=== Work required ===
Your task is to copy every line of this material exactly.

(begin)

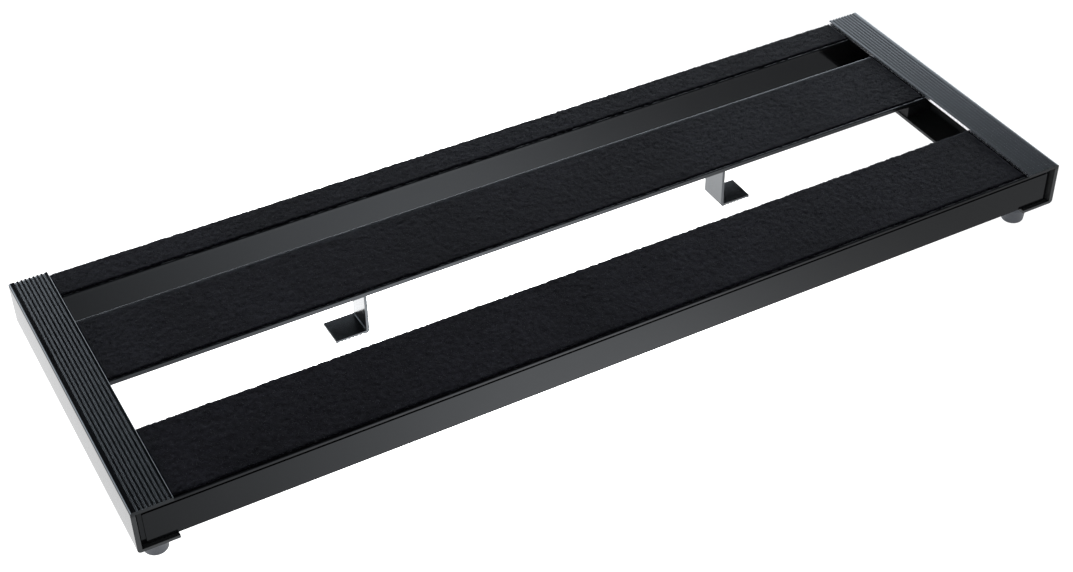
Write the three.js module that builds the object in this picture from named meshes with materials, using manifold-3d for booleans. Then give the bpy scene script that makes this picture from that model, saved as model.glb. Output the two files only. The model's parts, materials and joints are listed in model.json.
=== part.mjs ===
// Pedalboard: three loop-covered decks held between two ribbed channel rails, on four rubber feet.
//
// Millimetres. +X runs along the board, +Y from front to rear, +Z up; the origin is on the floor,
// under the board's centre. The front and rear rails are screwed to corner blocks inside the side
// rails. The middle slat rides on two slide blocks, each held by a set screw against its side rail's
// wall, so it can be moved forward or back, and its T-tracks carry two brackets for a power supply.

import * as THREE from 'three';
import { mergeVertices } from 'three/addons/utils/BufferGeometryUtils.js';
import Module from 'manifold-3d';

const wasm = await Module();
wasm.setup();

// ---------------------------------------------------------------- driving dimensions

const LENGTH = 800;
const DEPTH = 278;
const GAP = 0.3; // clearance between neighbouring solids
const ROUND_SIDES = 20; // facets around a hole or foot
const SCREW_SIDES = 16;
const ARC_SIDES = 6; // facets in each arc of an extruded section

const groove = { radius: 0.85, pitch: 3.165 }; // half-round, cut along the ribbed extrusions
const rail = {
  width: 31,
  height: 39,
  wall: 3.5,
  topFlange: 3,
  bottomFlange: 2.6,
  outerRound: { low: 3, high: 2 },
  innerRound: 0.6,
  grooves: 8,
  firstGroove: 5.5,
};

// Heights are above the side rails' bottom face; each front is measured from their front ends.
const deck = { top: 34, thickness: 2.5, inset: 4.8, lipHeight: 1, lipWidth: 1.6, returnHeight: 10 };
const nose = { height: 2.6, overhang: 1.2 }; // of the front and rear rails, over their webs
const webThickness = 2;
const frontRail = { front: 3, width: 77 };
const rearRail = { front: 247, width: 31 };
const frontPanel = { inset: 8.4, height: 28, thickness: 0.9, cornerRound: 1 };
const slat = { front: 137, width: 77.5, thickness: 3, lipHeight: 1.2, lipWidth: 1.5, edgeRound: 0.5 };

const track = { fromEdge: 11, width: 16, depth: 5.5, cavityWidth: 11, mouthWidth: 5, lip: 1.6 };
const strip = { thickness: 1.7, margin: 0.6, endGap: 0.5 };

const foot = {
  height: 25,
  topRadius: 11,
  waistRadius: 9.4,
  soleRadius: 7.4,
  soleRound: 2.4,
  boreRadius: 5.5,
  boreDepth: 14,
  fromEnd: { front: 24, rear: 22 },
};

const screwLine = 18; // from a side rail's outer face to its feet, blocks and their screws
const block = { width: 24, frontLength: 45, rearLength: 24.5, slideLength: 38 };
const tappedDepth = { below: 15, above: 13 }; // of the blocks' screw holes
const blockScrewFromEnd = { front: 40, rear: 9.5 };
const deckScrewAt = { front: [16, 40], rear: [262], besideSlatCentre: 13 };
const slide = { forward: 50, rearward: 25 }; // the middle slat's travel from where it stands

const bracket = {
  outerFace: 165, // from the board's centre
  thickness: 2.5,
  depth: 25,
  shelf: 26,
  drop: 43.5, // from the side rails' top to the shelf
  ledge: 22,
  outerBend: 3,
  innerBend: 0.6,
  behindSlatEdge: 2.5,
  grooves: 7,
  lastGroove: 3.3, // from the shelf's free edge
};
const nut = { length: 14 };

const m5 = { shank: 2.5, headRadius: 4.75, headHeight: 2.75, socket: 1.73 };
const m4 = { shank: 2, headRadius: 3.8, headHeight: 2.3, socket: 1.44 };
const footScrewLength = 27;
const deckScrewLength = 14;
const blockScrewLength = 14;
const clampScrew = { length: 27, socket: 1.44, socketDepth: 3 };
const bracketScrewLength = 7.5;
const threadChamfer = 0.6;
// Shares of a button head's radius (crown, shoulder) and height (shoulderHeight, socketFloor).
const buttonHead = { crown: 0.55, shoulder: 0.88, shoulderHeight: 0.6, socketFloor: 0.35 };
const washer = { radius: 5.1, thickness: 1 };

// ---------------------------------------------------------------- worked-out places

const underDeck = deck.top - deck.thickness;
const underSlat = deck.top - slat.thickness;
const slatLength = LENGTH - 2 * deck.inset;
const slatCentre = slat.front + slat.width / 2;
const deckScrews = {
  front: deckScrewAt.front,
  middle: [slatCentre - deckScrewAt.besideSlatCentre, slatCentre + deckScrewAt.besideSlatCentre],
  rear: deckScrewAt.rear,
};
const footFrom = { front: foot.fromEnd.front, rear: DEPTH - foot.fromEnd.rear };
const blockScrewFrom = { front: blockScrewFromEnd.front, rear: DEPTH - blockScrewFromEnd.rear };
const fromFront = (distance) => distance - DEPTH / 2;
const fromOuterFace = (side, distance) => side * (LENGTH / 2 - distance);
const aboveRailBottom = (height) => foot.height + height;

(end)

=== Solution for this task ===
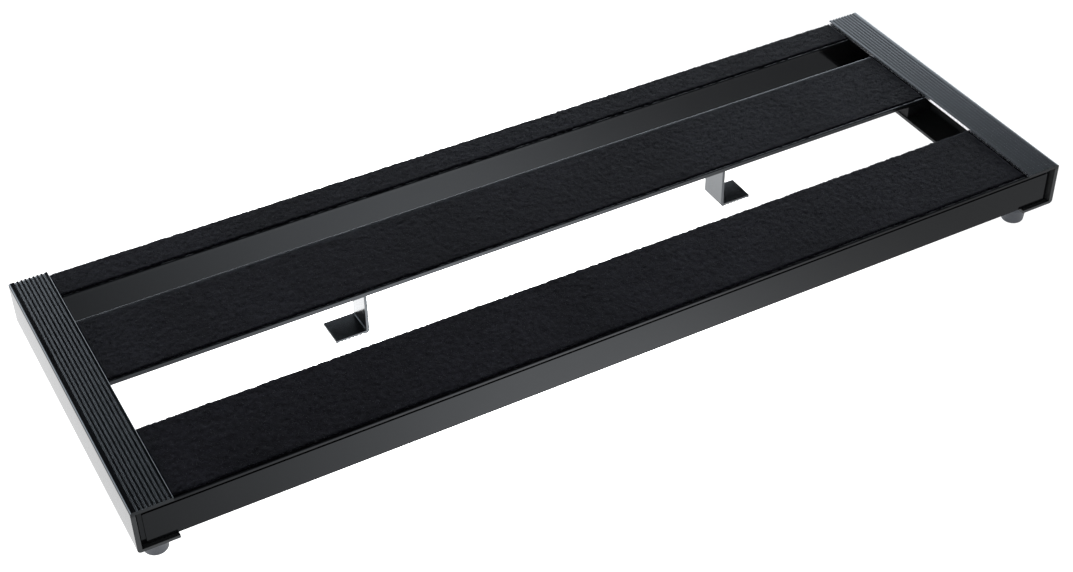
Write the three.js module that builds the object in this picture from named meshes with materials, using manifold-3d for booleans. Then give the bpy scene script that makes this picture from that model, saved as model.glb. Output the two files only. The model's parts, materials and joints are listed in model.json.
=== part.mjs ===
// Pedalboard: three loop-covered decks held between two ribbed channel rails, on four rubber feet.
//
// Millimetres. +X runs along the board, +Y from front to rear, +Z up; the origin is on the floor,
// under the board's centre. The front and rear rails are screwed to corner blocks inside the side
// rails. The middle slat rides on two slide blocks, each held by a set screw against its side rail's
// wall, so it can be moved forward or back, and its T-tracks carry two brackets for a power supply.

import * as THREE from 'three';
import { mergeVertices } from 'three/addons/utils/BufferGeometryUtils.js';
import Module from 'manifold-3d';

const wasm = await Module();
wasm.setup();

// ---------------------------------------------------------------- driving dimensions

const LENGTH = 800;
const DEPTH = 278;
const GAP = 0.3; // clearance between neighbouring solids
const ROUND_SIDES = 20; // facets around a hole or foot
const SCREW_SIDES = 16;
const ARC_SIDES = 6; // facets in each arc of an extruded section

const groove = { radius: 0.85, pitch: 3.165 }; // half-round, cut along the ribbed extrusions
const rail = {
  width: 31,
  height: 39,
  wall: 3.5,
  topFlange: 3,
  bottomFlange: 2.6,
  outerRound: { low: 3, high: 2 },
  innerRound: 0.6,
  grooves: 8,
  firstGroove: 5.5,
};

// Heights are above the side rails' bottom face; each front is measured from their front ends.
const deck = { top: 34, thickness: 2.5, inset: 4.8, lipHeight: 1, lipWidth: 1.6, returnHeight: 10 };
const nose = { height: 2.6, overhang: 1.2 }; // of the front and rear rails, over their webs
const webThickness = 2;
const frontRail = { front: 3, width: 77 };
const rearRail = { front: 247, width: 31 };
const frontPanel = { inset: 8.4, height: 28, thickness: 0.9, cornerRound: 1 };
const slat = { front: 137, width: 77.5, thickness: 3, lipHeight: 1.2, lipWidth: 1.5, edgeRound: 0.5 };

const track = { fromEdge: 11, width: 16, depth: 5.5, cavityWidth: 11, mouthWidth: 5, lip: 1.6 };
const strip = { thickness: 1.7, margin: 0.6, endGap: 0.5 };

const foot = {
  height: 25,
  topRadius: 11,
  waistRadius: 9.4,
  soleRadius: 7.4,
  soleRound: 2.4,
  boreRadius: 5.5,
  boreDepth: 14,
  fromEnd: { front: 24, rear: 22 },
};

const screwLine = 18; // from a side rail's outer face to its feet, blocks and their screws
const block = { width: 24, frontLength: 45, rearLength: 24.5, slideLength: 38 };
const tappedDepth = { below: 15, above: 13 }; // of the blocks' screw holes
const blockScrewFromEnd = { front: 40, rear: 9.5 };
const deckScrewAt = { front: [16, 40], rear: [262], besideSlatCentre: 13 };
const slide = { forward: 50, rearward: 25 }; // the middle slat's travel from where it stands

const bracket = {
  outerFace: 165, // from the board's centre
  thickness: 2.5,
  depth: 25,
  shelf: 26,
  drop: 43.5, // from the side rails' top to the shelf
  ledge: 22,
  outerBend: 3,
  innerBend: 0.6,
  behindSlatEdge: 2.5,
  grooves: 7,
  lastGroove: 3.3, // from the shelf's free edge
};
const nut = { length: 14 };

const m5 = { shank: 2.5, headRadius: 4.75, headHeight: 2.75, socket: 1.73 };
const m4 = { shank: 2, headRadius: 3.8, headHeight: 2.3, socket: 1.44 };
const footScrewLength = 27;
const deckScrewLength = 14;
const blockScrewLength = 14;
const clampScrew = { length: 27, socket: 1.44, socketDepth: 3 };
const bracketScrewLength = 7.5;
const threadChamfer = 0.6;
// Shares of a button head's radius (crown, shoulder) and height (shoulderHeight, socketFloor).
const buttonHead = { crown: 0.55, shoulder: 0.88, shoulderHeight: 0.6, socketFloor: 0.35 };
const washer = { radius: 5.1, thickness: 1 };

// ---------------------------------------------------------------- worked-out places

const underDeck = deck.top - deck.thickness;
const underSlat = deck.top - slat.thickness;
const slatLength = LENGTH - 2 * deck.inset;
const slatCentre = slat.front + slat.width / 2;
const deckScrews = {
  front: deckScrewAt.front,
  middle: [slatCentre - deckScrewAt.besideSlatCentre, slatCentre + deckScrewAt.besideSlatCentre],
  rear: deckScrewAt.rear,
};
const footFrom = { front: foot.fromEnd.front, rear: DEPTH - foot.fromEnd.rear };
const blockScrewFrom = { front: blockScrewFromEnd.front, rear: DEPTH - blockScrewFromEnd.rear };
const fromFront = (distance) => distance - DEPTH / 2;
const fromOuterFace = (side, distance) => side * (LENGTH / 2 - distance);
const aboveRailBottom = (height) => foot.height + height;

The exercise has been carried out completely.